The attacks you need to defend against are: 1) online password guessing, 2) Kerberoast, 3) cracking NTLMv2 authentication handshakes, 4) cracking DCCs (Domain Cached Credentials).

1) is solved by applying a moderate list of banned passwords, a sensible lockout threshold and MFA for things on the internet.

2) and 4) are only against high privileged accounts, as they imply access to a low priv account already. (You need an account to request kerberos tickets and if you can read DCCs, you usually can compromise at least a computer account). High privilege accounts should never be accounts that you log on with before you can access a password manager, so they should simply use a 16 character randomly generated password. Make this a requirement in your org, perhaps crack passwords yourself regularly to confirm.

So you're left with 3) which is effectively salted and orders of magnitudes harder to crack compared to NT hashes.

I talked about this at Troopers; unfortunately the video is not yet available. http://troopers.de/downloads/troopers22/TR22_BetterPasswords...




And guess what, in windows networks authentication is done with domain credentials, but those are bound to your physical console, so a password manager can't be used for remote authentication in this case.


What do you mean by "domain credentials are bound to your physical console"?


Windows (in a domain environment) sends a Kerberos token for network auth which is generated on sign on and signed by a domain controller (authentication server). When the user authenticates to a network service, the token is sent to the service to validate without the need for an additional network hop to the domain controller.

Each "console" is a "seat" sort of like a PTY emulating a serial connector. Whether you're hands on keyboard or using a remote desktop connection, your login session has one kerberos ticket which is used for authentication automatically.

https://en.wikipedia.org/wiki/Kerberos_(protocol)


Yes, I know how Kerberos works. The TGT is not bound to anything though, it can be stolen and reused elsewhere. And in the default setting, an attacker doesn't need to rely on Kerberos as an authentication mechanism, since NTLMv2 support is widely available. It's available by default.

Nevertheless, did GP mean Kerberos tickets by "domain credentials"? How does Kerberos prevent the use of password managers? I'm confused.
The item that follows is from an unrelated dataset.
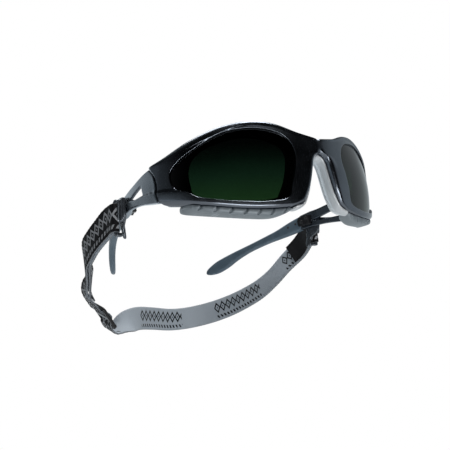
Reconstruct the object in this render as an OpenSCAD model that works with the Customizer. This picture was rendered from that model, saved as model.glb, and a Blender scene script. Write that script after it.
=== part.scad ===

When you log into the system, a keyboard is usually the only device you have to enter the password, unless you store in on paper or on a second device. And even if you store it on paper and the password is long, some operations like lock screen (that can be also misconfigured by domain admin) become expensive and thus impractical.


Sure. That's why I recommended password managers only for high privilege accounts. Passwords of those accounts should almost never be typed on a keyboard. They can be looked up by authorized personnel who logged on first with their low privilege account.